From 19 to 22 September 2015, 116 members of the Ladies in White were arrested and detained across the country, presumably to stop them from travelling to attend the activities around Pope Francis’s visit to the country. His visit to Cuba and the associated religious activities were not exempt from the government’s attempts to separate members of independent civil society from bodies of faith.

These incidences are indicative of how the government has extensively sought to prevent Cubans from exercising their right to worship. The government is particularly concerned with separating those it views as political dissidents from communities of faith as part of a more general policy of social isolation.  In 2015, the scope of those who have been targeted in Saturday night and Sunday morning police sweeps expanded to include other individuals associated with independent civil society, including human rights and democracy activists. Each weekend the authorities either block targeted individuals in their homes or detain them without charges – sometimes violently.

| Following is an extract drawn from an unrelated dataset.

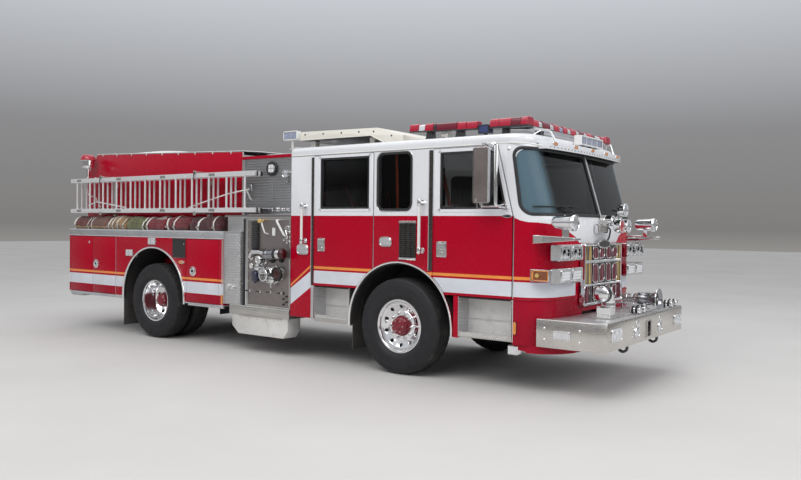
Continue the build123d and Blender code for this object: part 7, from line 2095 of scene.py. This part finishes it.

An unprecedented spike in FoRB violations

The backdrop to the arrests and detentions of the Ladies in White is an unprecedented crackdown on the right to freedom of religion or belief (FoRB) in Cuba in 2015. During 2015, CSW recorded over 2,300 separate violations, some involving entire churches and others, in the case of arrests, dozens of victims. For the first time in four years, a church leader was sentenced to and served six months in prison for holding unauthorised religious services. It is a crackdown that continued through 2016 and into 2017.

In the weekly Sunday arrests, the majority of those targeted are Roman Catholic and members of the Ladies in White. Yet every week the Ladies in White peacefully defy the state by attending Mass knowing they may be harassed, beaten and arbitrarily detained.

Today we commend the Ladies in White’s persistent protest in the face of adversity and stand in solidarity with them in calling for the freedom of political prisoners in Cuba and for the freedom of all Cubans to assemble and worship without harassment or arrest.